Israel is the only suspect in the 2004 death of Yasser Arafat, the chief Palestinian investigator in the case alleged Friday, a day after Swiss scientists said the Palestinian leader was probably poisoned by radioactive polonium.
The investigator, Tawfik Tirawi, said the probe would continue, but did not say what more the Palestinians could do to try to solve the mystery.
He did not present evidence of Israeli involvement, arguing only that Israel had the means and motive to do so. Israel has repeatedly denied it was behind Arafat’s death, and did so again Friday, in light of the new allegations.
Arafat’s widow, Suha, has called on the Palestinians to seek an international investigation or legal action, but Tirawi said such a decision is up to the Palestinian leadership. Arafat’s successor, President Mahmoud Abbas, has so far not commented on the substance of the Swiss team’s findings.
Arafat’s grave was opened earlier this year, enabling Swiss, Russian and French scientists to take samples of remains and burial soil for separate investigations.
At Friday’s news conference, Palestinian investigators summarized the findings of the Russian experts, whom Abbas had asked for a separate probe.
Dr. Abdullah Bashir, the medical expert on the Palestinian team, said the Russian scientists did not find sufficient evidence to determine that “polonium-210 caused the radiation that led to the death.” He did not elaborate.
However, both teams determined that Arafat did not die of disease or old age, “but rather, by poisonous material,” Bashir said, adding that “this supports our theory.”

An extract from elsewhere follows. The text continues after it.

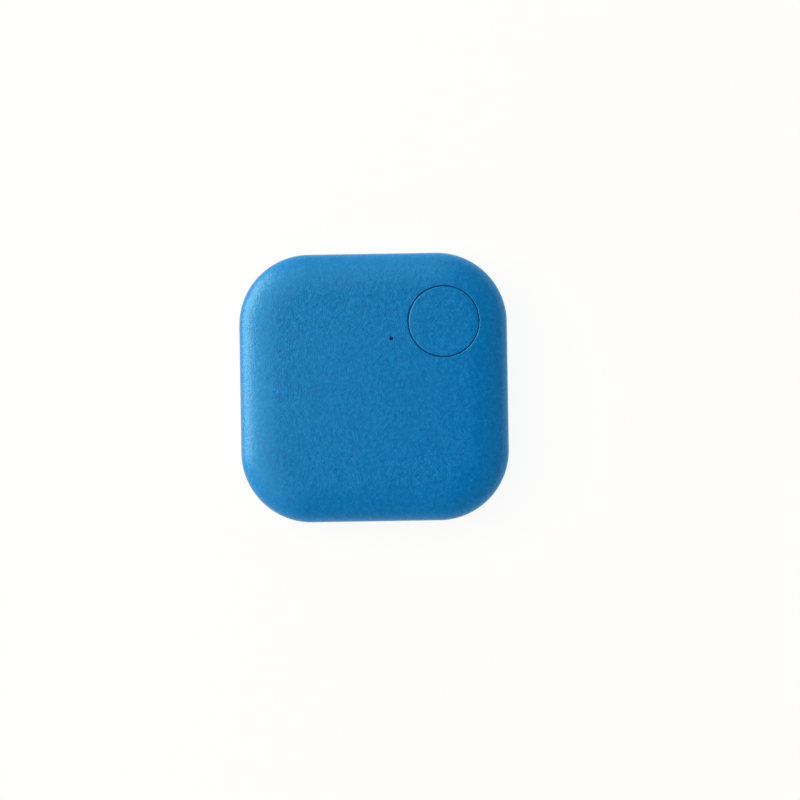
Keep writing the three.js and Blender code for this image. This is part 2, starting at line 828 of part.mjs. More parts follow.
function driverGeometry() {
  const { length, width, height } = driver;
  const body = block(-length / 2, length / 2, -width / 2, width / 2, -height, -driverLegSheet);
  const legs = [[-driverLegPitch, 1], [driverLegPitch, 1], [0, -1]].map(([x, way]) => {
    const near = way * (width / 2 - sink);
    const far = way * (width / 2 + driverLegReach);
    return block(
      x - driverLegWidth / 2, x + driverLegWidth / 2,
      Math.min(near, far), Math.max(near, far), -2 * driverLegSheet, 0);
  });
  return carve(body, legs, []);
}

// Scene graph
const tag = new THREE.Group();
const rearCase = new THREE.Group();
const frontCase = new THREE.Group();
tag.add(rearCase, frontCase);

function group(parent, x, y, z) {
  const holder = new THREE.Group();
  holder.position.set(x, y, z);
  parent.add(holder);
  return holder;
}

function piece(parent, name, geometry, color, roughness, metalness = 0) {
  const mesh = new THREE.Mesh(geometry, new THREE.MeshStandardMaterial({ color, roughness, metalness }));
  mesh.name = name;
  parent.add(mesh);
  return mesh;
}

const battery = group(frontCase, cellCentre, cellCentre, padTop);
const tray = group(frontCase, cellCentre, cellCentre, 0);
const sounder = group(frontCase, sounderX, sounderY, 0);
const button = group(frontCase, buttonX, buttonY, 0);
const tactSwitch = group(frontCase, buttonX, buttonY, boardFront);
const rearSide = group(frontCase, 0, 0, boardRear - solderGap);

piece(rearCase, 'rear_cover', rearCoverGeometry(), '#1675b0', 0.55);
const pad = piece(rearCase, 'battery_pad', disc(padRadius, rearWall, padTop, largeRound), '#3a3d42', 0.95);
pad.position.set(cellCentre, cellCentre, 0);

piece(frontCase, 'front_shell', frontShellGeometry(), '#1675b0', 0.5);
piece(button, 'button_cap', buttonCapGeometry(), '#1675b0', 0.5);

piece(battery, 'cell_can', cellCanGeometry(), '#c9cccf', 0.3, 1);
piece(battery, 'cell_gasket', cellGasketGeometry(), '#d8d8d2', 0.6);
piece(battery, 'cell_cap', cellCapGeometry(), '#cfd2d4', 0.3, 1);
const roofInside = capTop - cellSheet - cellFit;
const canInside = cellSheet + cellFit;
const anodeBottom = roofInside - anodeHeight;
piece(battery, 'cell_cathode', electrodeGeometry(canInside, anodeBottom - cellFit), '#2b2b2d', 0.8);
piece(battery, 'cell_anode', electrodeGeometry(anodeBottom, roofInside), '#b9bcc0', 0.4, 1);

piece(tray, 'battery_tray', batteryTrayGeometry(), '#26282b', 0.6);
piece(tray, 'positive_contact', positiveContactGeometry(), '#d9b25f', 0.3, 1).rotation.z = positiveAngle;
piece(tray, 'negative_contact', negativeContactGeometry(), '#d9b25f', 0.3, 1).rotation.z = negativeAngle;

piece(frontCase, 'circuit_board', circuitBoardGeometry(), '#1c5a38', 0.5);
screwPlaces.forEach(([x, y], index) => {
  piece(frontCase, `board_screw_${index + 1}`, screwGeometry(), '#a9adb2', 0.35, 1).position.set(x, y, 0);
});

piece(tactSwitch, 'switch_base', switchBaseGeometry(), '#202226', 0.6);
piece(tactSwitch, 'switch_dome', switchDomeGeometry(), '#cfd3d6', 0.25, 1);
piece(tactSwitch, 'switch_plunger', switchPlungerGeometry(), '#ece9e0', 0.5);
piece(tactSwitch, 'switch_plate', switchPlateGeometry(), '#bfc3c7', 0.3, 1);

const tape = tube(chamberRadius, sounderRadius, sounderTop, rimBottom, largeRound);
const brassPlate = disc(sounderRadius, ceramicTop, sounderTop, largeRound);
const ceramicDisc = disc(ceramicRadius, ceramicBottom, ceramicTop, largeRound);
piece(sounder, 'sounder_tape', tape, '#20242a', 0.8);
piece(sounder, 'sounder_plate', brassPlate, '#c99a3f', 0.35, 1);
piece(sounder, 'sounder_ceramic', ceramicDisc, '#e3ded2', 0.6);
const redAngle = 100 * degree;
const blackAngle = 72 * degree;
const redStart = ceramicRadius + seatWidth;
const blackStart = ceramicRadius - seatWidth;
piece(sounder, 'sounder_lead_red', leadGeometry(redStart, ceramicTop, redAngle), '#b3231c', 0.5);
piece(sounder, 'sounder_lead_black', leadGeometry(blackStart, ceramicBottom, blackAngle), '#1d1d1f', 0.5);

piece(frontCase, 'aerial_trace', aerialGeometry(), '#c98b45', 0.35, 1);

// Stands a part on the board, along X or turned across it
function soldered(name, geometry, [x, y], color, roughness, metalness = 0, across = false) {
  const mesh = piece(rearSide, name, geometry, color, roughness, metalness);
  mesh.position.set(x, y, 0);
  mesh.rotation.z = across ? quarterTurn : 0;
}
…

The Russians were also looking at the possibility of other poisons, Bashir said, adding that more study was required.
Tirawi, meanwhile, was evasive when asked repeatedly whether he believed Arafat was killed by polonium.
“It is not important that I say here that he was killed by polonium,” he said. “But I say, with all the details available about Yasser Arafat’s death, that he was killed, and that Israel killed him.”